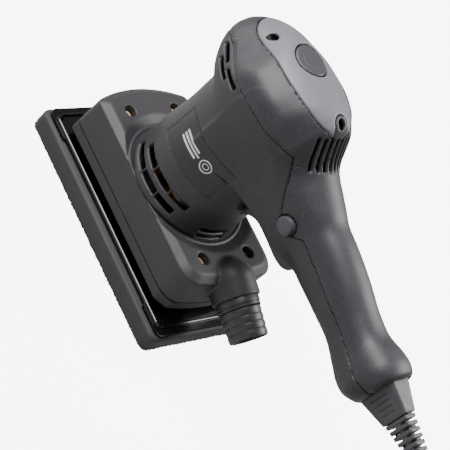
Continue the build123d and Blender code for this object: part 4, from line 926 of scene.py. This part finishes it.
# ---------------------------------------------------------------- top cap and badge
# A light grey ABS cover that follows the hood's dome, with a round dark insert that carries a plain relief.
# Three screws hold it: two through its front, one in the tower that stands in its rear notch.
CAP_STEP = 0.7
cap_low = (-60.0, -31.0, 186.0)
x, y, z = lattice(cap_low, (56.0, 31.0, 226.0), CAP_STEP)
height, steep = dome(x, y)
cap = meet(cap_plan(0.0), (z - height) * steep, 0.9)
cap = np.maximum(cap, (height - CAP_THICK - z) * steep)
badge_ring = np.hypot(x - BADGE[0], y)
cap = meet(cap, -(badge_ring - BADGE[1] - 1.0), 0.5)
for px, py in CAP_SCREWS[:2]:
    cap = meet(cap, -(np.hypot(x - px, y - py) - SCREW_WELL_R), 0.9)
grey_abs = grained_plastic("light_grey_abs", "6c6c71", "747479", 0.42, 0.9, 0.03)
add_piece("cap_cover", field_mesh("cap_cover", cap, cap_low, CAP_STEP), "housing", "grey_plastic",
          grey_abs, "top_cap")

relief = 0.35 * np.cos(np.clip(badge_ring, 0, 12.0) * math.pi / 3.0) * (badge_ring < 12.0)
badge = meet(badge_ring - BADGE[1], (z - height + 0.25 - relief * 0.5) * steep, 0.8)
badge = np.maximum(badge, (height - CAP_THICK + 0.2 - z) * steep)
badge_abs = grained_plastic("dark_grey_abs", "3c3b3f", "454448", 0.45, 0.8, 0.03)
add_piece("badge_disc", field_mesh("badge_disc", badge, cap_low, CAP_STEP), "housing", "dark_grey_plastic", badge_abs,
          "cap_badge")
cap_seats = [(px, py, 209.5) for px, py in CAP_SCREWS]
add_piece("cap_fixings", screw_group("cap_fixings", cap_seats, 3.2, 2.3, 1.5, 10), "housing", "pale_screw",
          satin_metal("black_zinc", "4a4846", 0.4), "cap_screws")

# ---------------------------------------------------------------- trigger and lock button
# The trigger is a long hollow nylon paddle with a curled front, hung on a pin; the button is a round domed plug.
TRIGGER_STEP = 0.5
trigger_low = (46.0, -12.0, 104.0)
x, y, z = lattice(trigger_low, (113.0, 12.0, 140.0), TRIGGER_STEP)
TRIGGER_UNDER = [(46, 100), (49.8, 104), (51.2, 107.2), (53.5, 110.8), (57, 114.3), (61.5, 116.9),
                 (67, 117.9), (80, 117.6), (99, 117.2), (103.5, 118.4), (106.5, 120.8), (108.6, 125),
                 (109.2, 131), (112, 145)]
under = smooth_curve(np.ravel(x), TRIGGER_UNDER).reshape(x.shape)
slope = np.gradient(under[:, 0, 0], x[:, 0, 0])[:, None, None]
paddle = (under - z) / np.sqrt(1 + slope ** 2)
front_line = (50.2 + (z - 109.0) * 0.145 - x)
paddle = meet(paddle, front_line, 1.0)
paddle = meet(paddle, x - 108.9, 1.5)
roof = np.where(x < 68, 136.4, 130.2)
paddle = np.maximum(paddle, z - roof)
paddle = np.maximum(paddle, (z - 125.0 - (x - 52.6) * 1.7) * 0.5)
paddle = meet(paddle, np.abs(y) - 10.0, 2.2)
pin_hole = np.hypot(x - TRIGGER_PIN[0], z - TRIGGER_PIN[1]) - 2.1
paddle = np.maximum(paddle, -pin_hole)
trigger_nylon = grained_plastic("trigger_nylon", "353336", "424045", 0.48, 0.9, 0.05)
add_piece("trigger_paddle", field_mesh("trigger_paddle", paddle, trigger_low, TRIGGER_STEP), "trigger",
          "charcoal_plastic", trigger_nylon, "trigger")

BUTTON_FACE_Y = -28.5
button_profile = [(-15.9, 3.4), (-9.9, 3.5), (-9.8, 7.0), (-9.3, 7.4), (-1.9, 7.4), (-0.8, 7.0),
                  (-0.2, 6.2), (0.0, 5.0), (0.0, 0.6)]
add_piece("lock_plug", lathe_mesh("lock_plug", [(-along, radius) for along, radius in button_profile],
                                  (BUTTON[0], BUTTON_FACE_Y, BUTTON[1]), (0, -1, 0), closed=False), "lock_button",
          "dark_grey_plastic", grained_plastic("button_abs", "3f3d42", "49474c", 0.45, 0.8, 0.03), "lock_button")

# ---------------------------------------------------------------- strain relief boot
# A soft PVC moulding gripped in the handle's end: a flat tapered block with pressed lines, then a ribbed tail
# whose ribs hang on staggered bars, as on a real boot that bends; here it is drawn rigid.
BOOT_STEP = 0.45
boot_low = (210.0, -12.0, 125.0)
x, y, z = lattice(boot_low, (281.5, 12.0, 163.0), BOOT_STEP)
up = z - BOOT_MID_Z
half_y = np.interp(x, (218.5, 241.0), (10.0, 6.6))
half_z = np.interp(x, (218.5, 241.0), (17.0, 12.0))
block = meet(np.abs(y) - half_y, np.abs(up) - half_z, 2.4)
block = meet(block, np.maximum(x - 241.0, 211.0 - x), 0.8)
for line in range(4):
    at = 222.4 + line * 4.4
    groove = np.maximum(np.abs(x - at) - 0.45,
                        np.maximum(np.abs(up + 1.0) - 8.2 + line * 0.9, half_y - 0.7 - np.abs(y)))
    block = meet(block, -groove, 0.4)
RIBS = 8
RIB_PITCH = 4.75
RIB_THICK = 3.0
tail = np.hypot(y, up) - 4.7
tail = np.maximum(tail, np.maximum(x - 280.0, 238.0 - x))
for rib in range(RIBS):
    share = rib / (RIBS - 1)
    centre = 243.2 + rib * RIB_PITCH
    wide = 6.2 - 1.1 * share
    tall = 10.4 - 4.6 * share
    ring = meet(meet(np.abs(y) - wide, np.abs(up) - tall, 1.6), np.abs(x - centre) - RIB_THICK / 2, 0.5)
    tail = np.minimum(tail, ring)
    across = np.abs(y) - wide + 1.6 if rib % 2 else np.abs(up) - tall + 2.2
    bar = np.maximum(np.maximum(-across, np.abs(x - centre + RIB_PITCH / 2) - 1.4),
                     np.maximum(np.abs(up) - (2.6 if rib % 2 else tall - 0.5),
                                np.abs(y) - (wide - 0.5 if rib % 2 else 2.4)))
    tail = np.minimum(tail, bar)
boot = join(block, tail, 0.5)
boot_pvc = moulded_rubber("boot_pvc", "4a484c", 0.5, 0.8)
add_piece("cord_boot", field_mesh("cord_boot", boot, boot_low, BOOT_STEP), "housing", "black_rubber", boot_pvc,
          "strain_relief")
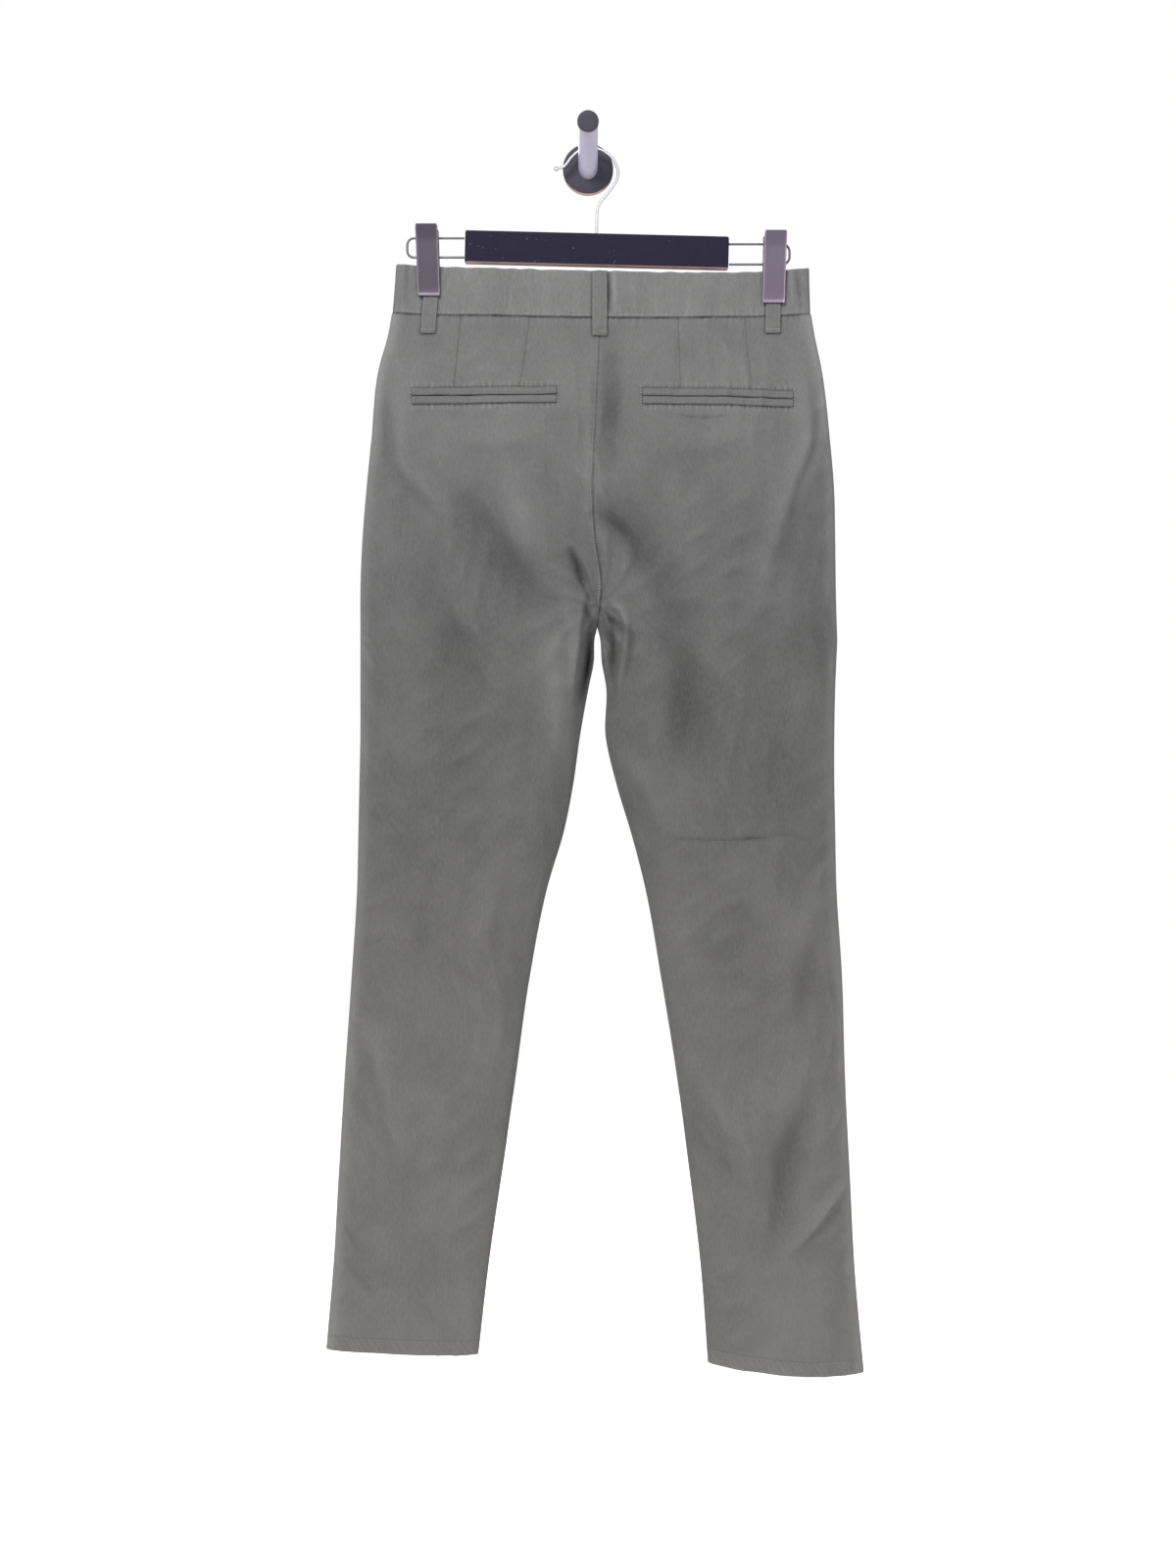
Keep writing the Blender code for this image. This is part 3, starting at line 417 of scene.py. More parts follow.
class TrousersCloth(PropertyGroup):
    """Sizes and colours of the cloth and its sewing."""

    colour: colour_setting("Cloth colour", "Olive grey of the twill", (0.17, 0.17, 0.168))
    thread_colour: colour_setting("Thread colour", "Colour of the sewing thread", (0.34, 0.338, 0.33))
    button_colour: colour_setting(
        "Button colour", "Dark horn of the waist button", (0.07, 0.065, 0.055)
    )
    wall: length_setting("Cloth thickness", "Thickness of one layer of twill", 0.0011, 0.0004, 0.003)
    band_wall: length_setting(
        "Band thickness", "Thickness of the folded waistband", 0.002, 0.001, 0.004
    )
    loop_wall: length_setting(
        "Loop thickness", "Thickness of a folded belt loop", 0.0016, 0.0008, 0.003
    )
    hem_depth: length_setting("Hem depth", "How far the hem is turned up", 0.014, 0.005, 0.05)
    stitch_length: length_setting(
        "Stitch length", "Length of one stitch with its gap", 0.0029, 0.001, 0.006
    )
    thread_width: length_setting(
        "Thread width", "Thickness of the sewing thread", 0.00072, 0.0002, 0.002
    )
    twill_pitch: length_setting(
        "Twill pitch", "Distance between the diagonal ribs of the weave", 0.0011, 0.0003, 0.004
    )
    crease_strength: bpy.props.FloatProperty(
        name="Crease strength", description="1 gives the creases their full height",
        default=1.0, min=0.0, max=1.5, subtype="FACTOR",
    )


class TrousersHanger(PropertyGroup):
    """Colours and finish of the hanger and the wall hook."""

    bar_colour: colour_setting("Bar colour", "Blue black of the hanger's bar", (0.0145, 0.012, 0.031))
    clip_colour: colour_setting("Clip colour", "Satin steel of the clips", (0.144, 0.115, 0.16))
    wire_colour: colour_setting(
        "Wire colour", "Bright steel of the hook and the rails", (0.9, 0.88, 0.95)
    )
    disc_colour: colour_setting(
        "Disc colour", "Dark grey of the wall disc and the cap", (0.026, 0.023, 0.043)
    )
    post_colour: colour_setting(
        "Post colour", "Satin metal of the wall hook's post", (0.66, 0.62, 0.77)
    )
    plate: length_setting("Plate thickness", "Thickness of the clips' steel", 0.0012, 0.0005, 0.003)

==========

__Problem to work on__: In the listing above, locate the line containing "Keep writing the" and the line containing "and colours of". Extract those two lines and every line between them, exactly as written, and only those.

__Solution__:
Keep writing the Blender code for this image. This is part 3, starting at line 417 of scene.py. More parts follow.
class TrousersCloth(PropertyGroup):
    """Sizes and colours of the cloth and its sewing."""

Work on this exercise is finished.